Wraps a function so that its gradient can be specified and its invocation
can be recorded. For examples, see the docs.

probably because it gives the doctoring of the decorator wraps, but anyway there is no doctoring in the code, either. This is unfortunate as the arguments are not "standard", in as much as they do not follow scipy.signal.convolve which it replaces or spicy.ndimage.convolve. We are left with reading the source.

lina2002 commented 6 years ago

Parameter axes specifies axes on which convolution is being performed. It's a tuple consisting of a list of dimensions of the first matrix and a list of dimensions of the second matrix. Let's imagine e.g. that we have a list of 4 images and we want to apply the same convolution matrix to all of them:

>>> from autograd.scipy import signal
>>> import autograd.numpy as np
>>> 
>>> images = np.array([[[1, 1, 1], [0, 0, 0], [0, 0, 0]] for i in range(4)])
>>> filter = np.array([[1, 1], [-1, -1]])
>>> result = signal.convolve(images, filter, mode='valid', axes=([1, 2], [0, 1]))
>>> result.shape
(4, 2, 2)
>>> result
array([[[-2, -2],
        [ 0,  0]],

       [[-2, -2],
        [ 0,  0]],

       [[-2, -2],
        [ 0,  0]],

       [[-2, -2],
        [ 0,  0]]])

Parameter dot_axes specifies axes on which tensor dot product is being performed. It's also a tuple consisting of a list of dimensions of the first matrix and a list of dimensions of the second matrix.
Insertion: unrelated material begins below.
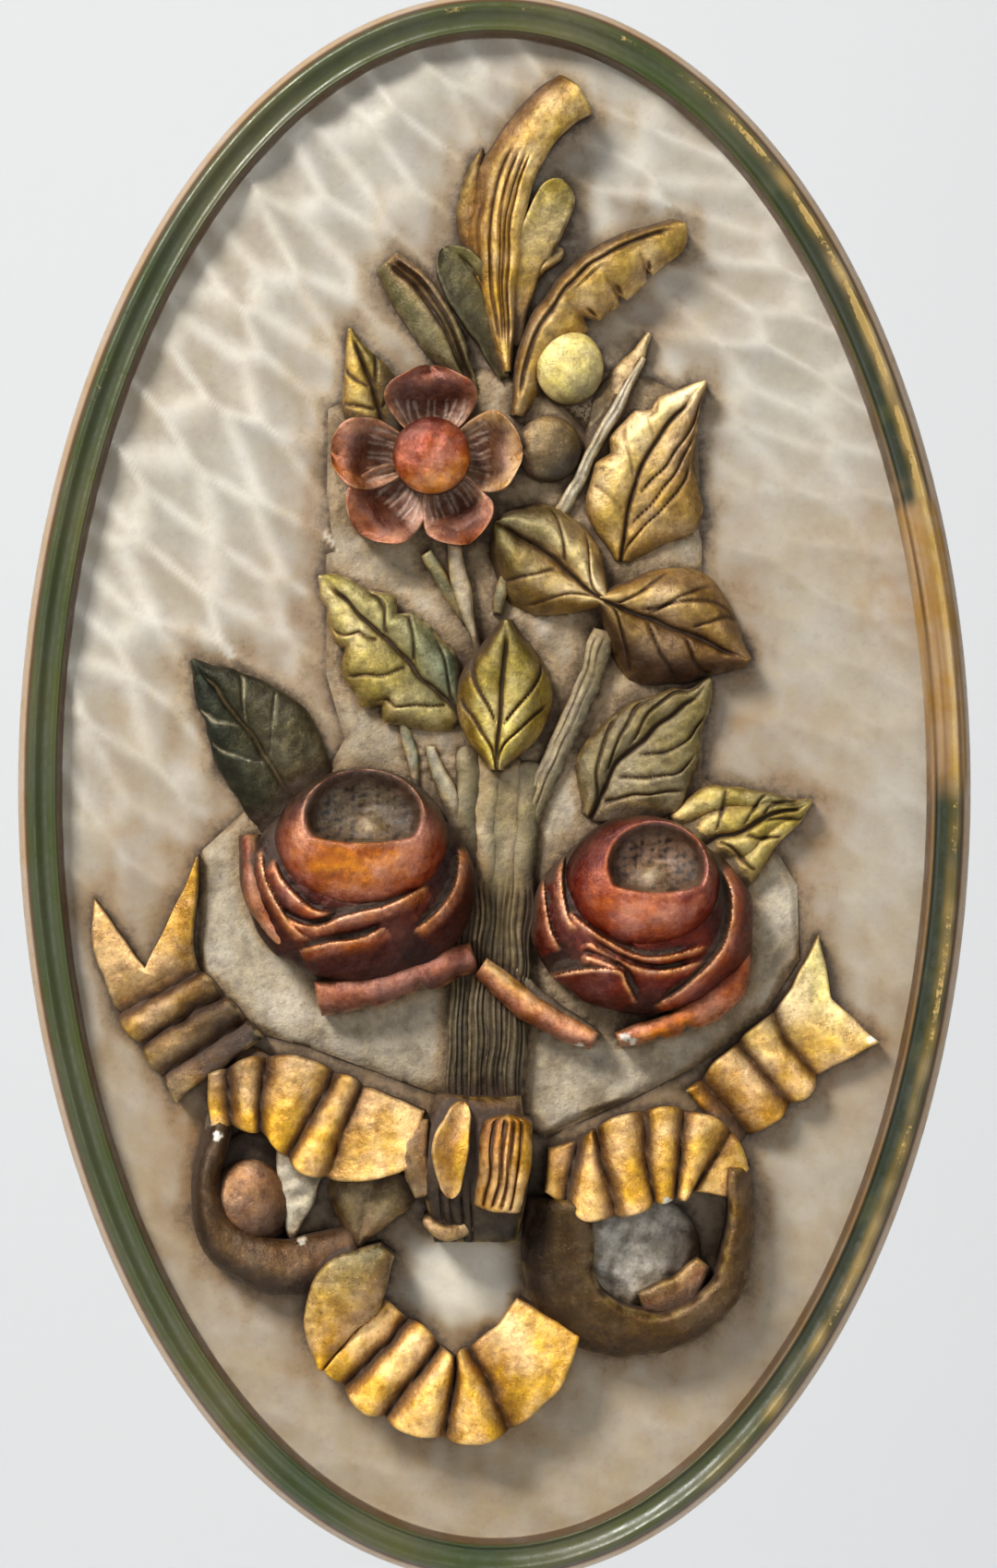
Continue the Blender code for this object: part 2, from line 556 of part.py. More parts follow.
def union_carving():
    """All the elements fused into one solid, cut flat just clear of the board's ground."""
    bed = plate()
    for carve in (top_leaves, flower, side_leaves, stems, left_rose, right_rose, ribbon_tails,
                  ribbon_bands, ribbon_loops, ribbon_fan, knot):
        carve()
    helpers.objects.unlink(bed)
    helpers.hide_render = True
    panel.objects.link(bed)
    bed.name = "flower_carving"
    bed.hide_render = False
    bed.display_type = "TEXTURED"
    bpy.ops.mesh.primitive_cube_add(size=1.0)
    cutter = bpy.context.active_object
    cutter.name = "glue_plane"
    cutter.hide_render = True
    cutter.display_type = "WIRE"
    for collection in list(cutter.users_collection):
        collection.objects.unlink(cutter)
    cutters.objects.link(cutter)
    face = GROUND + GLUE_GAP
    cutter.scale = (WIDTH * MM, face * MM, HEIGHT * MM)
    cutter.location = (0.0, -face / 2 * MM, 0.0)
    join = bed.modifiers.new("Join elements", "BOOLEAN")
    join.operation = "UNION"
    join.operand_type = "COLLECTION"
    join.collection = helpers
    join.solver = "EXACT"
    join.use_self = True
    trim = bed.modifiers.new("Flat back", "BOOLEAN")
    trim.operation = "DIFFERENCE"
    trim.object = cutter
    trim.solver = "EXACT"
    trim.use_self = True
    return bed


painted_wood = principled("Cream painted wood", (0.62, 0.55, 0.45), 0.45, 0.0)
gilding = principled("Worn gilding", (0.50, 0.36, 0.12), 0.42, 0.55)
board().data.materials.append(painted_wood)
union_carving().data.materials.append(gilding)
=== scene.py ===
import math

import bmesh
import bpy
import numpy as np
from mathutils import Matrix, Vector
from mathutils.bvhtree import BVHTree


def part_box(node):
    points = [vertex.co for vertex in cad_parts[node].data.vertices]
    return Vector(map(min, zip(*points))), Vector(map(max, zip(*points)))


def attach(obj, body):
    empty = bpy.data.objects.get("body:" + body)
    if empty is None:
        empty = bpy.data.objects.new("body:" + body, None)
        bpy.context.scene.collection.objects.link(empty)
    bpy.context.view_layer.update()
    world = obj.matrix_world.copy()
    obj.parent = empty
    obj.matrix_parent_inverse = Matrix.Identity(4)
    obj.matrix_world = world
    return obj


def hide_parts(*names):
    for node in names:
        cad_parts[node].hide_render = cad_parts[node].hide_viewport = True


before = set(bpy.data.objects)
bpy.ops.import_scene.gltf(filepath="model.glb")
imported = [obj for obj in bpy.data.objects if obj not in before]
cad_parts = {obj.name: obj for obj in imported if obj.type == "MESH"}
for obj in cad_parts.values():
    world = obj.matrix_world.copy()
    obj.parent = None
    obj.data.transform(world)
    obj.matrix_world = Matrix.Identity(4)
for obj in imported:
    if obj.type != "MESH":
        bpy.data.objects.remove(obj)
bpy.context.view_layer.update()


# The oval board. It is one piece of softwood: the ground is cut all over with a shallow gouge, and a
# moulded rim is left standing round it. It is painted cream and waxed, and the rim is green with gold
# rubbed on its outer bead.
MM = 0.001
board_low, board_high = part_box("oval_panel")
HALF_WIDTH = board_high.x / MM
HALF_HEIGHT = board_high.z / MM
GROUND = 14.0
RIM_WIDTH = 12.5
BACK_CHAMFER = 1.2
GROUND_COLUMNS = 200
GROUND_ROWS = 326
# The moulding from the ground outwards: shares of the rim's width from its outer edge, and height
RIM_MOULDING = [
    (0.99, 1.6), (0.965, 3.6), (0.935, 5.4), (0.915, 6.3), (0.885, 6.6), (0.85, 6.4), (0.825, 6.0),
    (0.79, 5.75), (0.74, 5.6), (0.68, 5.65), (0.61, 5.95), (0.55, 6.5), (0.5, 7.1), (0.455, 7.65),
    (0.41, 7.95), (0.36, 8.0), (0.31, 7.75), (0.275, 7.3), (0.255, 6.7), (0.21, 6.3), (0.15, 5.5),
    (0.09, 4.4), (0.03, 2.8), (0.0, 1.4),
]
GOUGE_LENGTH = 31.0
GOUGE_WIDTH = 12.0
GOUGE_DEPTH = 5.5
GOUGE_SPACING = 0.72
GOUGE_TRIES = 9000
RIDGE_ROUNDING = 0.22
RIDGE_REACH = 1.5
WAVES = 9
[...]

If we specify axes=([], []) it will work exactly as numpy.tensordot, e.g.:

>>> a = np.arange(60.).reshape(3,4,5)
>>> b = np.arange(24.).reshape(4,3,2)
>>> c = signal.convolve(a,b, axes=([], []), dot_axes=([1,0], [0,1]))
>>> c.shape
(5, 2)
>>> c
array([[4400., 4730.],
       [4532., 4874.],
       [4664., 5018.],
       [4796., 5162.],
       [4928., 5306.]])

By default there is a convolution on all of the axes and tensor dot product on none of them.

Combining those operations can be used e.g. in convolutional neural networks:

import autograd.numpy.random as npr

data = npr.randn(256, 3, 28, 28)
kernel = npr.randn(3, 5, 5)
autograd.scipy.signal.convolve(data, kernel, axes=([2, 3], [1, 2]), dot_axes=([1], [0]))

More examples can be found in tests: https://github.com/BB-UCL/autograd-forward/blob/master/tests/test_scipy.py#L75-L119

yoavram commented 6 years ago

This would be a great addition to the docs, in my opinion.